Most of my colleagues find the present Archbishop of Canterbury wrongheaded, woolly, confusing and weak. His strictures against journalism last week have duly been denounced. It is true that Dr Williams is somehow mentally as well as physically bearded: his thoughts come out muffled, apparently indistinct. This is a fault of donnishness which can and should be cured by — dare one suggest it? — some media training. But what impresses me about the man is that he really does approach the whole of life from a Christian point of view. This marks him out from most of his predecessors who, though good Christians, tended just to stick vestments on the liberal orthodoxy of the age. Dr Williams, on the other hand, is always thinking about the tendency of the world (as in ‘the world, the flesh and the devil’) to deploy power brutally, as it did at the Crucifixion. This applies not only to war, money and state power, but to subtler things, such as how we communicate. In art, education, politics, media he looks for what he calls ‘a wide imaginative horizon’, and is right to find it often absent. His talk about the press dealt thoughtfully, for example, about how, being a metropolitan elite, we do not understand ‘local or civic loyalties’. The fact that his speech was widely attacked without, in most cases, being fully reported, precisely confirmed his point — that we in the press need to ‘show more awareness of [our] own limited and therefore compromised position’. The Archbishop did not use the phrase, but he was attacking ‘hardness of heart’.

Dr Williams noted the ‘unpoliced conversation’ that is the internet. Its lack of policing is surely a wonderful thing, but I do find it a trial every morning to wade through 30 or so unsolicited messages from holiday companies, Viagra sellers (with the spelling slightly scrambled to avoid firewalls), people who believe they are being watched by aliens and congratulations on winning prize draws for which one has never entered. Now a new, more sinister email has started to pop up. ‘Every child is precious,’ it says, and it comes from a middle-aged white man called Gordon Brown, who tells us what he is doing with children in Africa. One wonders if one should report this sort of thing to the authorities.

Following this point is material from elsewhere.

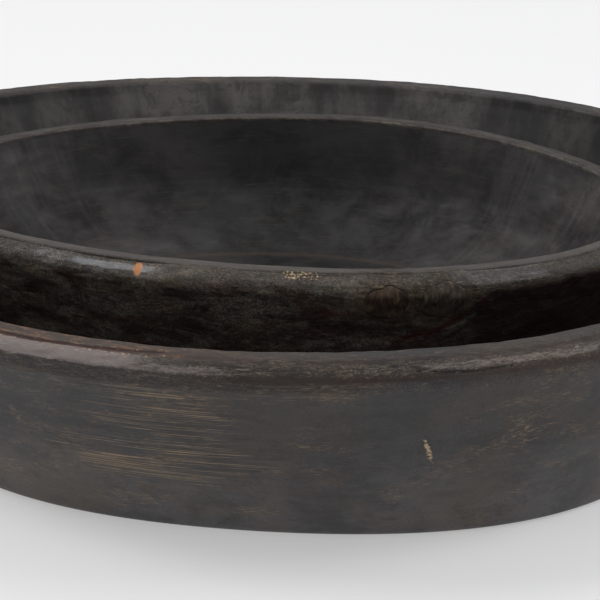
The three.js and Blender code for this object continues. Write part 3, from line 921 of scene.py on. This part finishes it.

People like Rowan Atkinson and Stephen Fry have argued impressively against the forthcoming Bill banning the incitement to religious hatred. The worry, though, is that such grandees may not be in a position to defend those who are really threatened. ‘The arts’, publicly funded and fawned upon, will probably be more or less safe from prosecution and even from the fear of it. The danger will be much greater at a more humble level of society, where the possibility of prosecution will cast a chill on everything. Why risk putting on a school play which satirises Muslims, or run a cartoon in a local paper just for someone who doesn’t like you to start making trouble and claim the backing of the law in doing so? Why help distribute Bibles to hospitals, or promote Christianity in prisons or in schools if someone is going to tell your employer that you ‘have a problem’ with other religions?

Iqbal Sacranie, head of the Muslim Council of Britain, says that ‘there is no such thing as an Islamic terrorist. This is deeply offensive. Saying Muslims are terrorists would be covered by this provision [the Bill].’ He has just been made Sir Iqbal. I hope he helps us clamp down on this nasty slur: ‘They would extinguish the light of God with their mouths: but God seeks only to perfect His light, though the infidels abhor it.’ It is from the Koran, and the people insulted are Jews and Christians. The same passage also says: ‘The Jews say Ezra is the Son of God.’ As a generalisation about Jews, this is clearly and insultingly untrue. Presumably things like this are said in mosques each Friday. Should the police be called?

Off, excitedly, to a preview of Stubbs and the Horse at the National Gallery. One thing, though, which no one can tell me: why was that famous horse called Whistlejacket? What is a whistlejacket?